Princeton NJ -- The appointments of three new faculty members as full professors have been approved by the Board of Trustees.

They are: Robert Calderbank, professor of electrical engineering, mathematics and applied and computational mathematics, effective March 1, 2004; Simon Gikandi, professor of English, effective Sept. 1, 2004; and G. John Ikenberry, professor of politics and international affairs, effective Sept. 1, 2004.

Calderbank comes to Princeton from AT&T Labs, where he served as vice president for information sciences research from 1997 to 2002 and as vice president for research and Internet and network systems in 2002-03. He joined AT&T as a member of its technical staff in 1980.

Widely recognized by the professional engineering community for his contributions to data communications and storage, he is the recipient of several awards from the Institute for Electrical and Electronics Engineers.

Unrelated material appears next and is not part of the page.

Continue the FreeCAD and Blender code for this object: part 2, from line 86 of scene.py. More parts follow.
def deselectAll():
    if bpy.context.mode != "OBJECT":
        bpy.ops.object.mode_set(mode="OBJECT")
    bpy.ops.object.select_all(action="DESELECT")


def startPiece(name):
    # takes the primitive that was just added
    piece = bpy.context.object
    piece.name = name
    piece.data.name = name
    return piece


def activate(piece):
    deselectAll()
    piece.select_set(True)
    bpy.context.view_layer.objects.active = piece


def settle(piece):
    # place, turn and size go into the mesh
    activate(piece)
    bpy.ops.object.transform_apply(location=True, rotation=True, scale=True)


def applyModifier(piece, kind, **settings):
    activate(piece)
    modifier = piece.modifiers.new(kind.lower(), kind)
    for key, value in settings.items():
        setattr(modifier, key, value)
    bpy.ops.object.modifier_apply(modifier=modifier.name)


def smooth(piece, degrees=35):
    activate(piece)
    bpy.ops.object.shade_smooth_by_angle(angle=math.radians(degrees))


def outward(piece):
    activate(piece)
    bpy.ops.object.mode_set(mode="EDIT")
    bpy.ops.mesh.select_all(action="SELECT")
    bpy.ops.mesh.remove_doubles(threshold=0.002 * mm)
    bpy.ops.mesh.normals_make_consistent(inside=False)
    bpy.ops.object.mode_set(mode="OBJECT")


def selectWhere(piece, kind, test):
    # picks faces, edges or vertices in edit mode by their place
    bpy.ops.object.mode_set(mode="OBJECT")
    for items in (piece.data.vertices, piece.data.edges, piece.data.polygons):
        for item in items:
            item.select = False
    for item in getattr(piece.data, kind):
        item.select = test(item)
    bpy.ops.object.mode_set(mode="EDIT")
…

He earned AT&T's highest technical honor in 2000 when he was appointed an AT&T Fellow.

Calderbank, a specialist in coding theory, served as an adjunct professor of electrical engineering at Princeton in 1993 and 1994. He earned his bachelor's degree from Warwick University in England, his master's degree from Oxford University and his doctoral degree from the California Institute of Technology.

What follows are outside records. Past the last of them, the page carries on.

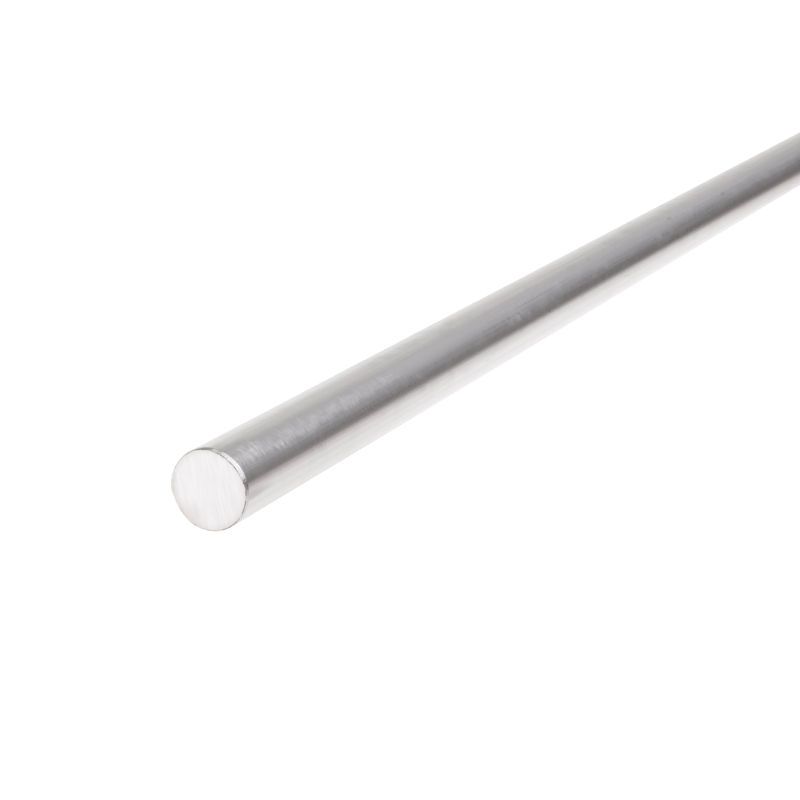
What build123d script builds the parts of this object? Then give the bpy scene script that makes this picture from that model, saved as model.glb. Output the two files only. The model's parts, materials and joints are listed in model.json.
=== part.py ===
"""Round aluminium bar: one length of drawn rod lying on its side along Y.

The origin is on the floor, below the middle of the bar's length, with +Z up.
Both ends are sawn square and deburred. At the front end, which faces -Y, the
bevel was run round the rim by hand, so it is wide on one side and narrow on the
other, and the saw left a crescent of slightly lower metal where it broke through.
All sizes are in millimetres. Angles are in degrees, round the bar's axis from +X
towards +Z.
"""

import os
from math import atan2, degrees

from build123d import *

# Stock size
BAR_DIAMETER = 25.0
BAR_LENGTH = 1000.0

# Front bevel: its length along the bar, its mean width across the end, how far its
# inner edge is off centre, and the angle at which that makes it widest
FRONT_BEVEL_LENGTH = 0.75
FRONT_BEVEL_WIDTH = 0.75
FRONT_BEVEL_SHIFT = 0.2
FRONT_BEVEL_WIDE_AT = 45.0

# Crescent in the front end: its width in from the rim, its fall there, and its angle
CRESCENT_WIDTH = 1.7
CRESCENT_FALL = 0.3
CRESCENT_AT = 192.0

# Back bevel: the same tool, run evenly
BACK_BEVEL = 0.75

BAR_RADIUS = BAR_DIAMETER / 2

# The front end's face, looking out of the bar, with its own X along +X and its Y along +Z
front_face = Plane(origin=(0, -BAR_LENGTH / 2, BAR_RADIUS), x_dir=(1, 0, 0), z_dir=(0, -1, 0))

# The bevel's outer edge goes round the bar here
front_rim = front_face.offset(-FRONT_BEVEL_LENGTH)

# The crescent's plane turns about the crescent's straight inner edge, down to the rim
crescent_tilt = degrees(atan2(CRESCENT_FALL, CRESCENT_WIDTH))
crescent_side = Location((0, 0, 0), (0, 0, CRESCENT_AT))
crescent_edge = Location((BAR_RADIUS - CRESCENT_WIDTH, 0, 0), (0, crescent_tilt, 0))
crescent = Plane(front_face.location * crescent_side * crescent_edge)

with BuildPart() as bar:
    # The drawn round, from the front bevel's outer edge to the back end's face
    with BuildSketch(front_rim):
        Circle(BAR_RADIUS)
    extrude(amount=FRONT_BEVEL_LENGTH - BAR_LENGTH)

    # Even bevel round the back end
    back_rim = bar.edges().filter_by(GeomType.CIRCLE).sort_by(Axis.Y)[-1]
    chamfer(back_rim, BACK_BEVEL)

    # Front bevel, from the whole round down to a smaller circle off its centre
    with BuildSketch(front_rim):
        Circle(BAR_RADIUS)
    with BuildSketch(front_face):
        with PolarLocations(FRONT_BEVEL_SHIFT, 1, FRONT_BEVEL_WIDE_AT + 180, rotate=False):
            Circle(BAR_RADIUS - FRONT_BEVEL_WIDTH)
    loft(ruled=True)

    # Crescent left by the saw
    split(bisect_by=crescent, keep=Keep.BOTTOM)

bar.part.label = "bar"

os.makedirs("parts", exist_ok=True)
export_step(bar.part, "parts/bar.step")
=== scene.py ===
"""Looks of the round aluminium bar: drawn surface, hand-run bevels and sawn ends."""

import json
import math

import bmesh
import bpy
from mathutils import Matrix, Vector


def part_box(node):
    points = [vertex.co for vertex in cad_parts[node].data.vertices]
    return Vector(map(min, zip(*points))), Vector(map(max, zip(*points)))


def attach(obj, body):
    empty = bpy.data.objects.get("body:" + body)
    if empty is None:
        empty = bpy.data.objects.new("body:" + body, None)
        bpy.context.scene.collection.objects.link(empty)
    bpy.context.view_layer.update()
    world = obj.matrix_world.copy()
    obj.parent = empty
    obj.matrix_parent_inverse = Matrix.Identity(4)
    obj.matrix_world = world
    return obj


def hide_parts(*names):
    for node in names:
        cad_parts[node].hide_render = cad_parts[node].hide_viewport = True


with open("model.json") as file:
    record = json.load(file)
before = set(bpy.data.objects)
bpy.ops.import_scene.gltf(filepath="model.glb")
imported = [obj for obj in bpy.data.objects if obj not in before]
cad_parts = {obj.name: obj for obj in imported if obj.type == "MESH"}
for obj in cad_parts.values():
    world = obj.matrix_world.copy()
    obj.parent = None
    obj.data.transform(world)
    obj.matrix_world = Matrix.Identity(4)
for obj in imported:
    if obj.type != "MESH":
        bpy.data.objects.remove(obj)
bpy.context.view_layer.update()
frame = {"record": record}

MM = 0.001

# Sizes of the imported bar, and its axis
bar_low, bar_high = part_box("bar")
shaft = next(m for m in frame["record"]["mounts"] if m["name"] == "shaft")
BAR_RADIUS = shaft["dims"]["r_mm"] * MM
DRAWN_LENGTH = shaft["dims"]["length_mm"] * MM
FRONT_Y = bar_low.y
BACK_Y = bar_high.y
AXIS_HEIGHT = shaft["pos_m"][2]

# Bevels: the drawn surface leaves both this long along the bar, and the back one is even
BEVEL_LENGTH = (BACK_Y - FRONT_Y - DRAWN_LENGTH) / 2
BACK_BEVEL_WIDTH = 0.75 * MM

# Front bevel, run by hand: an angle round the bar in degrees, and the bevel's width across
# the end and its length along the bar there, in millimetres. It all but misses the crescent,
# and below that a file took it further back.
FRONT_BEVEL = [
    (-180, 0.34, 0.42), (-178, 0.34, 0.42), (-154, 0.85, 2.07), (-144, 0.8, 1.96),
    (-118, 0.6, 0.75), (-90, 0.5, 0.65), (-62, 0.32, 0.56), (-40, 0.36, 0.64),
    (-15, 0.56, 0.75), (5, 0.66, 0.75), (20, 0.96, 0.84), (33, 1.18, 0.82),
    (50, 1.17, 0.78), (62, 1.06, 0.78), (76, 0.88, 0.76), (90, 0.58, 0.72),
    (108, 0.31, 0.56), (130, 0.38, 0.62), (146, 0.42, 0.62), (154, 0.4, 0.55),
    (164, 0.34, 0.42), (180, 0.34, 0.42)]

# Crescent where the saw broke through the front end: its width in from the round, its fall
# there, and its angle; and the place beyond which the saw took its last cut
CRESCENT_WIDTH = 1.5 * MM
CRESCENT_FALL = 0.14 * MM
CRESCENT_AT = math.radians(180)
LAST_CUT = -7.0 * MM

# Mesh: steps round the bar, the tiny round that deburring leaves on the edges, the burr
# strip on the front bevel's inner edge, how far from the bevels' edges the loops run, and
# the bend at which an edge is sharp
ROUND_STEPS = 256
EDGE_ROUND = 0.05 * MM
BURR_ROUND = 0.11 * MM
GUARD = 0.14 * MM
SHARP_BEND = math.radians(6)

# How far a face's normal points along the bar, at least, on each finish of the ends
SAWN_FACING = 0.999
TORN_FACING = 0.9
TOOLED_FACING = 0.2

# Die lines on the drawn surface: the gap between them, how far one runs, and its height. The
# real ones are finer, and are drawn as coarse as it takes to show.
FINE_GAP = 0.5 * MM
FINE_RUN = 80 * MM
FINE_HEIGHT = 0.005 * MM
COARSE_GAP = 1.6 * MM
COARSE_RUN = 200 * MM
COARSE_HEIGHT = 0.023 * MM

# Rub marks across the bar: how long one is, the gap between them, and the size of the
# patches that they come in
RUB_LENGTH = 3 * MM
RUB_GAP = 0.7 * MM
PATCH_WIDTH = 7 * MM
PATCH_LENGTH = 12 * MM

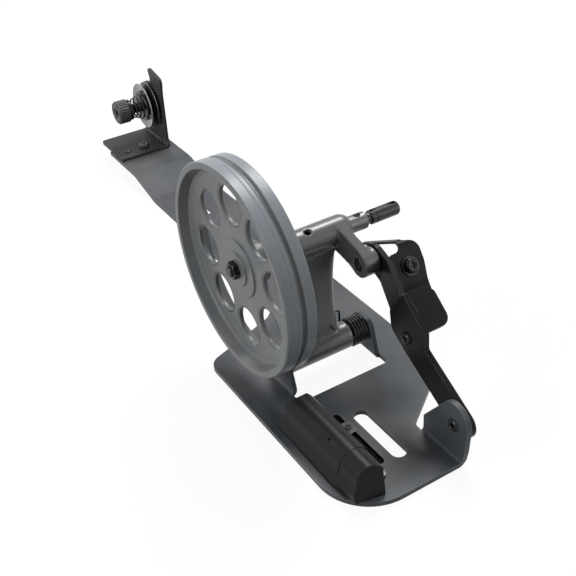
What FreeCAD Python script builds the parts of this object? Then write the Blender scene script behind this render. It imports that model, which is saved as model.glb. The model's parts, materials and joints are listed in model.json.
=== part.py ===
import FreeCAD, Part
import os
from math import atan2, cos, degrees, hypot, pi, radians, sin, sqrt, tan
from FreeCAD import Vector

os.makedirs("parts", exist_ok=True)

# Frame: X runs along the spindle from the drive wheel to the bobbin seat,
# Y runs from the front of the plate to the thread tension unit, Z is up.
# The origin is on the underside of the plate, below the spindle axis,
# in the plane of the wheel's outer face.

# Fits and clearances
RUN = 0.05
SEAT_GAP = 0.3

# Sheet thicknesses
PLATE_T = 2.0
LEVER_T = 2.2
FOOT_T = 1.6
FEELER_T = 1.0
BEND_IN = 1.2

# Axes that lie along X, as Y and Z
SPINDLE_Y = 0.0
SPINDLE_Z = 56.5
SWING_Y = -7.5
SWING_Z = 11.6
LINK_Y = -15.0
LINK_Z = 48.5
TOGGLE_Y = -47.6
TOGGLE_Z = 34.6
LEVER_Y = -77.8
LEVER_Z = 16.2
STUD_Y = 219.0
STUD_Z = 30.8

# Base plate
PLATE_LEFT = -3.5
PLATE_RIGHT = 72.5
PLATE_FRONT = -83.0
PLATE_BACK_LEFT = 20.0
PLATE_CORNER_R = 21.0
STRIP_W = 35.0
STRIP_BACK = 221.0
RISE = 5.9
RISE_START = 162.0
RISE_LENGTH = 25.0
SLANT_RIGHT_Y = -35.4
SLANT_FRONT_Y = -56.0
WINDOW_FRONT = -22.5
WINDOW_BACK = 8.0
WINDOW_LEFT = 14.0
WINDOW_RIGHT = 56.4

# Pivot ears of the swing frame
EAR_LEFT_X = 14.3
EAR_RIGHT_X = 54.0
EAR_FOOT_W = 18.0
EAR_TOP_R = 5.6

# Ear of the thumb lever
LEVER_EAR_X = 43.2
LEVER_EAR_BACK = -61.5

# Slots
FRONT_SLOT_X = 28.6
FRONT_SLOT_Y = -54.0
FRONT_SLOT_L = 29.0
SLOT_W = 6.2
REAR_SLOT_X = 53.75
REAR_SLOT_Y = 142.5
REAR_SLOT_L = 25.0
BRAKE_SLOT_X = 20.3
BRAKE_SLOT_Y = -51.5
BRAKE_SLOT_L = 31.0
BRAKE_SLOT_W = 3.3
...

Gikandi has taught at the University of Michigan since 1991, serving as the Robert Hayden Collegiate Professor of English Language and Literature for the past five years. His major fields of research and teaching include Anglophone literature and cultural history (African, Indian, Caribbean and post-colonial British), literary theory and social and critical theory.

Gikandi also has taught at the University of Massachusetts-Boston, and served as a visiting professor of English and Afro-American studies at Harvard University in 1989-90. He is the author of five books, including "Ngugi wa Thiong'o" for the Cambridge studies in African and Carib- bean literature series. He received a Guggenheim Fellowship in 2001.

A graduate of the University of Nairobi, Gikandi earned his master's degree from the University of Edinburgh and his doctoral degree from Northwestern University.

Ikenberry, a leading scholar of international relations theory, American foreign policy and international political economy, was an assistant professor at Princeton from 1984 to 1992. He will rejoin the faculty from Georgetown University, where he was the Peter F. Krogh Professor of Geopolitics and Global Justice. He also has taught at the University of Pennsylvania.

Ikenberry is the author of several books, including "After Victory: Institutions, Strategic Restraint and the Rebuilding of Order After Major Wars" (Princeton University Press, 2001), which won the American Political Science Association's Schroeder-Jervis Award for "Best Book in International History and Politics." He also is a regular reviewer of books on political and legal affairs for the journal Foreign Affairs.

Ikenberry recently was awarded grants by the U.S.-Japan Foundation as well as the Committee for Global Partnership for multi-year projects on "United States and Japanese Collaboration on Regional Security and Governance." He is currently a Transatlantic Fellow with the German Marshall Fund of the United States in Washington, D.C., where he is conducting research on the future of multilateral institutions and the politics of American unipolar order. He earned his bachelor's degree from Manchester College and his master's and doctoral degrees from the University of Chicago.